Number Five: mobile marketing in your branding gives you quicker feedback for your business/services

Customer engagement and response time in the mobile world is almost instantaneous. You can quickly gauge how your brand is performing using customer engagement surveys, social media, apps, and so on. On the other hand, if you are not targeted to mobile marketing strategies in your branding, you have to rely upon field studies and analysing hard data. This is tedious, and realistically becomes outdated by the time it is completed. By allocating a great potion of your branding and marketing to the mobile market, your feedback upon your products and services will be guided quicker and more efficiently.

Number Six: brand accountability is maximized on the mobile market

Accountability is among the top things which make or break a business. If a consumer believes that a business does not care about their product or services, the business will fail. If a business has great services they need to build customer loyalty for the product or service. Whether you like it or not, your business is already being held accountable online. Posts and shares about your business are already on the internet. It would befit any business therefore, to ensure that they are focused on creating the branding that they want (and not give the power to the customer to create your brand) online.

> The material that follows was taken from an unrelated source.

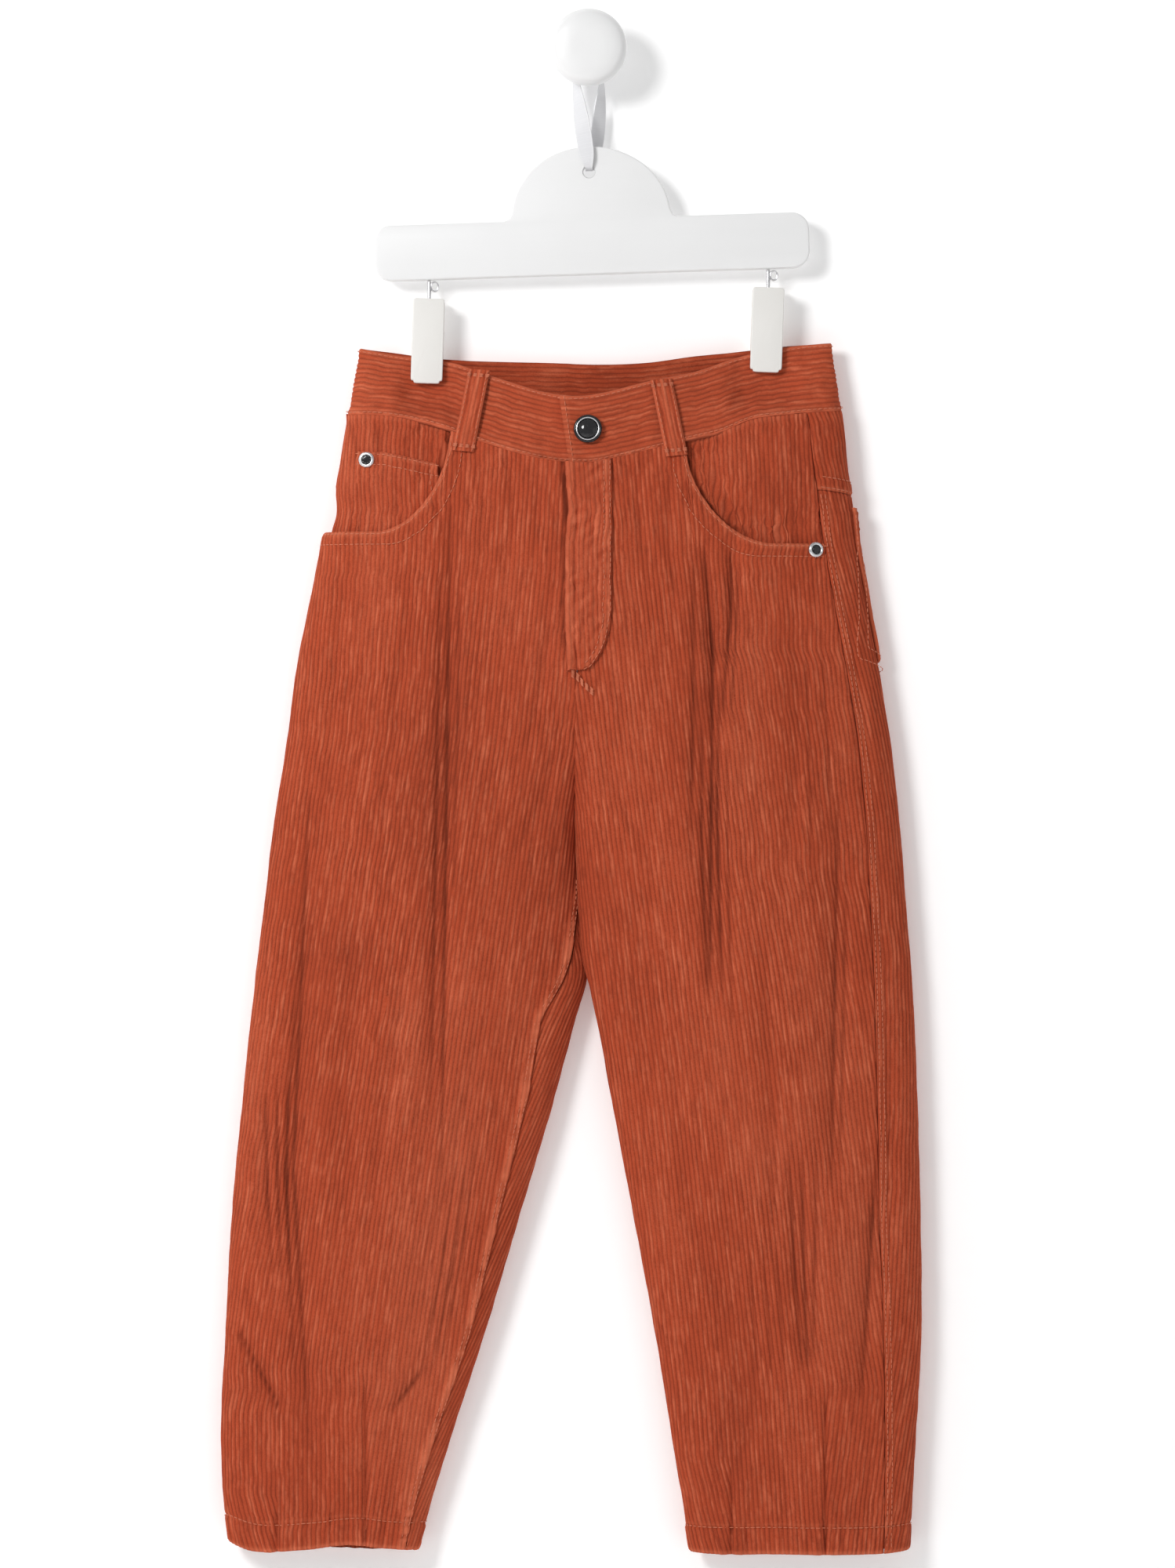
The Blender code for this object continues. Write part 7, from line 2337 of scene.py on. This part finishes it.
class ClothSettings(bpy.types.PropertyGroup):
    """Sizes and colours of the corduroy and its stitching."""

    pitch: FloatProperty(
        name="Wale pitch", description="Distance from one wale to the next",
        default=0.00265, min=0.001, max=0.008, subtype="DISTANCE", unit="LENGTH",
    )
    wale_height: FloatProperty(
        name="Wale height", description="Height of the pile over the ground between the wales",
        default=0.00046, min=0.0, max=0.002, subtype="DISTANCE", unit="LENGTH",
    )
    stitch_pitch: FloatProperty(
        name="Stitch pitch", description="Distance from one stitch to the next",
        default=0.0031, min=0.001, max=0.01, subtype="DISTANCE", unit="LENGTH",
    )
    stitch_length: FloatProperty(
        name="Stitch length", description="Length of the thread that shows in each stitch",
        default=0.0026, min=0.001, max=0.01, subtype="DISTANCE", unit="LENGTH",
    )
    thread_thickness: FloatProperty(
        name="Thread thickness", description="Thickness of the sewing thread",
        default=0.00055, min=0.0001, max=0.002, subtype="DISTANCE", unit="LENGTH",
    )
    colour: FloatVectorProperty(
        name="Cloth", description="Colour of the pile", default=(0.430, 0.066, 0.025),
        size=3, min=0.0, max=1.0, subtype="COLOR",
    )
    # Pale pile: brushed patches, worn edges and painted sheen along the wale tops.
    pale_and_sheen_colour: FloatVectorProperty(
        name="Brushed pile", description="Colour of the pile where it is brushed or worn",
        default=(0.630, 0.168, 0.084), size=3, min=0.0, max=1.0, subtype="COLOR",
    )
    # The ground between the wales, darker as painted shade in the recesses; sharp folds are painted darker
    # still from it.
    valley_shade_colour: FloatVectorProperty(
        name="Ground", description="Colour of the ground between the wales",
        default=(0.200, 0.031, 0.013), size=3, min=0.0, max=1.0, subtype="COLOR",
    )
    thread_colour: FloatVectorProperty(
        name="Thread", description="Colour of the sewing thread", default=(0.60, 0.165, 0.080),
        size=3, min=0.0, max=1.0, subtype="COLOR",
    )


class FittingSettings(bpy.types.PropertyGroup):
    """Sizes and colours of the hanger, the knob, the clips and the metal."""

    knob_radius: FloatProperty(
        name="Knob radius", description="Radius of the knob's face", default=KNOB_RADIUS * MM,
        min=0.01, max=0.05, subtype="DISTANCE", unit="LENGTH",
    )
    board_edge: FloatProperty(
        name="Board edge", description="Radius of the board's eased edges", default=BOARD_CHAMFER * MM,
        min=0.0002, max=0.003, subtype="DISTANCE", unit="LENGTH",
    )
    round_sides: IntProperty(
        name="Round sides", description="Sides of a small turned piece", default=48, min=16, max=96,
    )
    wood_colour: FloatVectorProperty(
        name="Paint", description="Colour of the board and the knob", default=(0.815, 0.815, 0.815),
        size=3, min=0.0, max=1.0, subtype="COLOR",
    )
    plastic_colour: FloatVectorProperty(
        name="Clips", description="Colour of the clips", default=(0.775, 0.76, 0.73),
        size=3, min=0.0, max=1.0, subtype="COLOR",
    )


class StageSettings(bpy.types.PropertyGroup):
    """The camera, the lights and what stands behind and below."""

    camera_distance: FloatProperty(
        name="Camera distance", description="Distance from the garment to the camera",
        default=3.0, min=1.0, max=10.0, subtype="DISTANCE", unit="LENGTH",
    )
    key_power: FloatProperty(
        name="Key light", description="Power of the main soft light", default=22.8, min=0.0, unit="POWER",
    )
    fill_power: FloatProperty(
        name="Fill light", description="Power of the light from the other side", default=4.0,
        min=0.0, unit="POWER",
    )
    surround: FloatProperty(
        name="Surround", description="Strength of the light from all round", default=0.44, min=0.0,
    )
    wall_glow: FloatProperty(
        name="Wall glow", description="Light that the wall gives off itself", default=0.12, min=0.0,
    )
    wall_colour: FloatVectorProperty(
        name="Wall", description="Colour of the wall and the floor", default=(0.97, 0.97, 0.97),
        size=3, min=0.0, max=1.0, subtype="COLOR",
    )


# ---------------------------------------------------------------- operators

# Where the camera looks, the wall and the floor, and the lights, in metres
SEEN_CENTRE = (-0.0005, -0.0205, -0.4217)
SEEN_HEIGHT = 0.9
SENSOR = 36.0
FLOOR_LEVEL = -1.12
FLOOR_REACH = (-3.4, 2.4)
WALL_TOP = 1.6
WALL_Y = 0.0006
STAGE_HALF = 2.4
KEY_PLACE = (-1.05, -1.55, 0.4)
FILL_PLACE = (2.4, -2.8, -0.2)
BACK_PLACE = (0.6, 3.0, 0.6)
KEY_SIZE = 0.6
SOFT_SIZE = 2.0
BACK_SHARE = 1.5


def hang(obj, slot, *nodes):
    """Let a piece ride with the whole object, and hide the solids that it stands for; the slot is not used.
    """
    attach(obj, BODY)
    if nodes:
        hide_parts(*nodes)


def hang_cloth(obj, node, rows=()):
    """Hang a cloth piece with its stitching, and drop the size that it was cut to."""
    hang(obj, "corduroy", node)
    if rows:
        stitches = stitch_rows(obj.name.replace("cloth_", "stitching_"), rows)
        hang(stitches, "corduroy")
    width, length, area = obj["cut"]
    del obj["cut"]


def look_at(obj, target):
    obj.rotation_euler = (Vector(target) - obj.location).to_track_quat("-Z", "Y").to_euler()


def soft_light(name, place, power, size):
    light = bpy.data.lights.new(name, "AREA")
    light.shape = "DISK"
    light.size = size
    light.energy = power
    obj = bpy.data.objects.new(name, light)
    obj.location = place
    bpy.context.scene.collection.objects.link(obj)
    look_at(obj, SEEN_CENTRE)


def rectangle(half, low, high):
    return ((-half, low), (half, low), (half, high), (-half, high))


def stage_plane(name, corners, material):
    mesh = bpy.data.meshes.new(name)
    mesh.from_pydata(corners, [], [(0, 1, 2, 3)])
    mesh.materials.append(bpy.data.materials[material])
    obj = bpy.data.objects.new(name, mesh)
    bpy.context.scene.collection.objects.link(obj)


class TROUSERS_OT_stage(bpy.types.Operator):
    """Make the finishes, the camera, the soft lights, the wall and the floor"""

    bl_idname = "trousers.stage"
    bl_label = "Stage and Finishes"

    def execute(self, context):
        stage = context.scene.trousers_stage
        make_materials()
        camera = bpy.data.cameras.new("camera")
        camera.sensor_width = SENSOR
        camera.lens = SENSOR * stage.camera_distance / SEEN_HEIGHT
        obj = bpy.data.objects.new("camera", camera)
        x, y, z = SEEN_CENTRE
        obj.location = (x, y - stage.camera_distance, z)
        context.scene.collection.objects.link(obj)
        look_at(obj, SEEN_CENTRE)
        context.scene.camera = obj
        soft_light("key_light", KEY_PLACE, stage.key_power, KEY_SIZE)
        soft_light("fill_light", FILL_PLACE, stage.fill_power, SOFT_SIZE)
        soft_light("back_light", BACK_PLACE, stage.key_power * BACK_SHARE, SOFT_SIZE)
        world = bpy.data.worlds.new("surround")
        world.use_nodes = True
        background = world.node_tree.nodes["Background"]
        background.inputs["Color"].default_value = (1.0, 1.0, 1.0, 1.0)
        background.inputs["Strength"].default_value = stage.surround
        context.scene.world = world
        context.scene.view_settings.view_transform = "Standard"
        stage_plane("wall", [
            (x, WALL_Y, z) for x, z in rectangle(STAGE_HALF, FLOOR_LEVEL, WALL_TOP)
        ], "wall_paint")
        stage_plane("floor", [
            (x, y, FLOOR_LEVEL) for x, y in rectangle(STAGE_HALF, *FLOOR_REACH)
        ], "floor_paint")
        return {"FINISHED"}


class TROUSERS_OT_fronts(bpy.types.Operator):
    """Make the two front panels, with their pocket mouths, felled seams, darts and hems"""

    bl_idname = "trousers.fronts"
    bl_label = "Front Panels"

    def execute(self, context):
        for side, form in FORMS.items():
            hang_cloth(front_panel(form), "front_" + side, panel_stitches(form))
        return {"FINISHED"}


class TROUSERS_OT_backs(bpy.types.Operator):
    """Make the two back panels, the yokes and the back pockets"""

    bl_idname = "trousers.backs"
    bl_label = "Back Panels, Yokes and Pockets"

    def execute(self, context):
        for side, form in FORMS.items():
            hang_cloth(back_panel(form), "back_" + side, back_stitches(form))
            hang_cloth(yoke(form), "yoke_" + side, yoke_stitches(form))
            hang_cloth(back_pocket(form), "back_pocket_" + side, back_pocket_stitches(form))
        return {"FINISHED"}


class TROUSERS_OT_hips(bpy.types.Operator):
    """Make the hip pieces inside the pocket mouths, and the coin pocket"""

    bl_idname = "trousers.hips"
    bl_label = "Hip Pieces and Coin Pocket"

    def execute(self, context):
        for side, form in FORMS.items():
            hang_cloth(pocket_facing(form), "pocket_facing_" + side)
        hang_cloth(coin_pocket(FORMS[RIGHT]), "coin_pocket", coin_pocket_stitches(FORMS[RIGHT]))
        return {"FINISHED"}


class TROUSERS_OT_waist(bpy.types.Operator):
    """Make the waistband, the belt loops and the fly"""

    bl_idname = "trousers.waist"
    bl_label = "Waistband, Loops and Fly"

    def execute(self, context):
        hang_cloth(waistband(), "waistband", band_stitches())
        for loop in LOOPS:
            hang_cloth(belt_loop(loop), loop[0], loop_stitches(loop))
        hang_cloth(fly(), "fly", fly_stitches())
        return {"FINISHED"}


class TROUSERS_OT_metal(bpy.types.Operator):
    """Make the waist button and the pocket rivets"""

    bl_idname = "trousers.metal"
    bl_label = "Button and Rivets"

    def execute(self, context):
        ring, bevel, cap = waist_button()
        hang(ring, "steel", "button_rim")
        hang(bevel, "black_cap")
        hang(cap, "black_cap", "button_cap")
        for ring, heart in pocket_rivets():
            hang(ring, "steel", ring.name.replace("_ring", ""))
            hang(heart, "black_cap")
        return {"FINISHED"}


class TROUSERS_OT_hanger(bpy.types.Operator):
    """Make the wall knob, the ribbon, the board and the clips"""

    bl_idname = "trousers.hanger"
    bl_label = "Knob, Ribbon, Board and Clips"

    def execute(self, context):
        hang(wall_knob(), "white_wood", "wall_knob")
        hang(hanger_board(), "white_wood", "hanger_board")
        for side in FORMS:
            front_jaw, back_jaw, hook = clip(side)
            hang(front_jaw, "white_plastic", "clip_%s_front_jaw" % side)
            hang(back_jaw, "white_plastic", "clip_%s_back_jaw" % side)
            hang(hook, "steel")
        loop = ribbon()
        hang(loop, "ribbon", "ribbon_loop")
        del loop["cut"]
        return {"FINISHED"}


OPERATORS = (
    TROUSERS_OT_stage, TROUSERS_OT_fronts, TROUSERS_OT_backs, TROUSERS_OT_hips, TROUSERS_OT_waist,
    TROUSERS_OT_metal, TROUSERS_OT_hanger,
)


class TROUSERS_PT_panel(bpy.types.Panel):
    """Lists the operators and the settings"""

    bl_label = "Trousers"
    bl_idname = "TROUSERS_PT_panel"
    bl_space_type = "VIEW_3D"
    bl_region_type = "UI"
    bl_category = "Trousers"

    def draw(self, context):
        for operator in OPERATORS:
            self.layout.operator(operator.bl_idname)
        for group in SETTINGS:
            box = self.layout.box()
            for name in SETTINGS[group].__annotations__:
                box.prop(getattr(context.scene, group), name)


SETTINGS = {
    "trousers_cloth": ClothSettings,
    "trousers_fittings": FittingSettings,
    "trousers_stage": StageSettings,
}


def register():
    for group in SETTINGS.values():
        bpy.utils.register_class(group)
    for operator in OPERATORS:
        bpy.utils.register_class(operator)
    bpy.utils.register_class(TROUSERS_PT_panel)
    for name, group in SETTINGS.items():
        setattr(bpy.types.Scene, name, PointerProperty(type=group))


def unregister():
    for name in SETTINGS:
        delattr(bpy.types.Scene, name)
    bpy.utils.unregister_class(TROUSERS_PT_panel)
    for operator in reversed(OPERATORS):
        bpy.utils.unregister_class(operator)
    for group in SETTINGS.values():
        bpy.utils.unregister_class(group)


def main():
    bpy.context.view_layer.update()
    register()
    bpy.ops.trousers.stage()
    bpy.ops.trousers.fronts()
    bpy.ops.trousers.backs()
    bpy.ops.trousers.hips()
    bpy.ops.trousers.waist()
    bpy.ops.trousers.metal()
    bpy.ops.trousers.hanger()


if __name__ == "__main__":
    main()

Number Seven: mobile marketing is the least expensive and most extensive methodology to expand your brand consciousness

Where you may have a great brand and a great marketing team (which I hope you do), nothing will come close to reaching the market that your brand will reach if it is made for mobile marketing. With mobile marketing you can have apps for easy access to your brand, others can share and comment on your branding, the base is global, and you do not have anything but time that usually has to be invested.